El costurero aparece, en el letrero, con el nombre de Paulina Vásquez Molina*, pero, en realidad, es de Luz María Molina de Vásquez*, la mamá, una señora cercana a los 65 años de edad, oriunda de Salgar, Suroeste antioqueño, y quien aprendió todo lo que sabe en la vida gracias a un pedazo de carbón, con el que dibujaba números, letras y hasta vestidos en el piso de su casa pueblerina.
Aprendió a coser a muy temprana edad, para ayudarle a Rosalba*, la mamá, en ese maravilloso oficio. Hacían o reparaban la ropa de los personajes más importantes del pueblo, hasta que un día, Luz María, decidió mudarse a la gran ciudad, a Medellín.
Vive desde hace más de 30 años en el barrio Florencia, centro occidente de Medellín. Allí comparte su hogar con su hija Sara*, quien padece de leucemia; con sus nietas Camila, Juana y Susana*, y un nieto que se llama Camilo*, que ya es mayor y le ayuda con las necesidades de la casa.

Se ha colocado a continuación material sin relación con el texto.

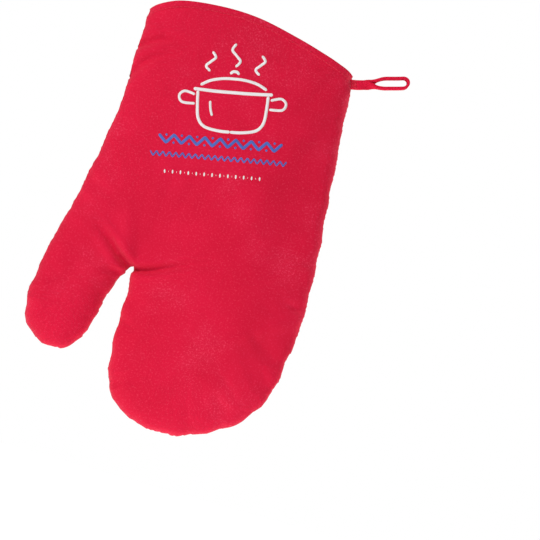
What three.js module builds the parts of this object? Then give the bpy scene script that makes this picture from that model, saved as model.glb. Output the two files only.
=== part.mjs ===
// A padded oven mitt: two panels (a plain back and a quilted palm), each of three layers (outer cloth,
// wadding, lining), sewn edge to edge round an open cuff, with a hanging loop of folded tape.
// Millimetres. +Z towards the cuff, the palm on +Y, the back on -Y, the thumb on -X.
// The origin is the middle of the cuff's mouth. The mitt folds at two lines, across the root of the
// thumb and across the root of the finger pouch, so each layer is three pieces that meet there.
import * as THREE from "three";

// Outline, from the cuff round each side to the crotch between thumb and fingers.
const CROTCH = [-40.6, -210];
const FINGER_SIDE = [
  [83, -20], [86.6, -56], [92, -120], [96, -162], [98.2, -210], [96.4, -240], [88, -283],
  [68, -309], [36, -325], [4, -328.6], [-22, -318], [-36.5, -297], [-39.8, -270], [-40, -238], CROTCH,
];
const THUMB_SIDE = [
  CROTCH, [-48.5, -222], [-55.5, -247], [-62.5, -272], [-76, -286], [-94, -286], [-108, -276],
  [-113.8, -254], [-111.5, -228], [-105.5, -202], [-95.2, -155], [-87.5, -112], [-84.2, -73],
  [-84.4, -44], [-83, -13],
];
const CUFF = [[-83, -13], [-60, -3], [-28, 1.2], [2, 0.4], [34, -6], [60, -13], [83, -20]];
const FINGER_FOLD_AT = 4; // place in FINGER_SIDE of the outer end of the finger fold
const THUMB_FOLD_AT = 10; // place in THUMB_SIDE of the outer end of the thumb fold

// Section through the mitt.
const HALF_DEPTH = 15; // from the seam plane to the face of a panel
const HALF_DEPTH_AT_SEAM = 2;
const ROUNDING = 32; // width of the rounded margin inside the seam
const RIM_SQUEEZE = [0.3, 0.45]; // binding presses the layers together at the cuff, ring by ring
const FOLD_GAP = 0.4;
const CLOTH = [0, 0.9];
const WADDING = { back: [1.2, 4.6], palm: [1.2, 6.2] };
const LINING = { back: [4.9, 5.5], palm: [6.5, 7.1] };
const STACK = 7.1;
const RINGS = [1, 0.985, 0.9, 0.66]; // nested outlines of the mesh, as shares of the way out

// Trim.
const QUILT_ANGLE = (42 * Math.PI) / 180;
const RISING_ROWS = { pitch: 43, past_crotch: 14.6 };
const FALLING_ROWS = { pitch: 40.5, past_crotch: 24 };
const THREAD = { width: 1.0, height: 0.6 };
const RIM_THREAD = { width: 0.9, height: 0.5, lift: 0.6 };
const RISING_LIFT = 0.5;
const FALLING_LIFT = 1.5; // these rows pass over the rising ones
const QUILT_STEP = 7;
const QUILT_MARGIN = 10;
const QUILT_REACH = { rows: 8, length: 400 }; // rows either side of the first, and half a row's length
const SHORTEST_ROW = 4; // points of a row worth sewing
const LEG = { back: 4.2, palm: 7 }; // how far the binding comes down each panel
const BINDING = { wall: 0.6, cap: 0.4, lip: 0.8, lift: 0.6, end: 5.5, behind: 1.4 };
const NEARBY = 2.5; // the binding clears the panel this far to each side of a section
const BINDING_TOP = 0.5; // its outer leg starts this far below the rim
const STITCH_BELOW_BINDING = 1.1;
const LOOP = { root: [87.4, 0, -25.6], tilt: 16.5, length: 42, width: 7, tape: 1.2, eye: [19, 40] };
const LOOP_OUTSIDE = { half: 4.4, near_tip: 4.3, tip: 1.8, tip_run: 0.5 };
const LOOP_INSIDE = { half: 3.2, near_tip: 3.1, tip: 1.7, tip_run: 0.4 };
const LOOP_PARTING = { from: -4, bend: 4, inner_bend: 5, full: 13 }; // measured from the eye's start
const TACK = { size: [1.6, 5, 7], at: [85.2, 0, -25.6] };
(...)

Paulina es vecina y vive con su esposo y su hijo.
El costurero tiene su sede en La Floresta*, desde hace once años. En julio de 2021, si es que la pandemia lo permite, cumplirán 12. Pero, como van las cosas, posiblemente cierren, definitivamente, en diciembre.
“No hemos podido levantarnos. El encierro fue un golpe muy duro para nosotras, como microempresarias, y aunque con un permiso especial nos permitieron abrir en mayo, todavía estamos atrasadas en tres meses de arriendo y debemos dos meses de servicios públicos”, cuenta Paulina, quien siempre se mantuvo al lado de Luz María, aprendiendo confección, culinaria y muchas más cosas.
“Mi mamá es una de esas sabias que ya no abundan, una de esas personas empíricas que todo lo aprendió observando y practicando, la admiro mucho”, dice la joven.
Si la situación económica no mejora, la familia Vásquez Molina se dedicará, por la fuerza de las circunstancias, a la venta de comida a domicilio. Son hábiles para hacer rollos de carne, tortas y demás manjares con recetas antioqueñas. Atrás quedarán, para siempre, los bordados, las costuras, y las hechuras de vestidos, fundas de cojines, manteles y hasta zapatos de tela.
“Los clientes no han vuelto como lo hacían antes. Las cosas han empeorado y nadie tiene plata. El año pasado, por ejemplo, nos hicimos muy buena plata en Halloween, celebración en la que hicimos más de diez disfraces, todos complicados y costosos, pero este año no hubo día de brujitos y tuvimos que cerrar. Así es muy difícil, si llegan más encierros, tendremos que abandonar este sueño”, dice Luz María a punto de llorar.
El costurero de Paulina es uno de los negocios más tradicionales del sector. Debido a la pandemia, ahora sólo trabajan Paulina y la mamá, pues otras tres señoras que las acompañaban tuvieron que ser despedidas, a causa de las deudas.
La única esperanza que las ha mantenido motivadas fue la fiesta de graduación de Camila, la hija de Sara, quien hace poco alcanzó el título de psicóloga. Entonces aparecieron los clientes, quienes donaron el vestido, la comida y algunos regalos. Los vecinos de la familia, por su parte, donaron la decoración. La niña pasó una linda tarde y, la familia, pudo olvidar las penas por un breve instante.
“Ese día no hubo pandemia, sólo hubo hermandad, solidaridad y alegría”, cuenta Luz María, todavía con ganas de llorar.
Por Mauricio López Rueda
*Esta es una historia basada en hechos de la vida real. Los nombres y datos han sido cambiados para proteger la identidad e integridad de los entrevistados.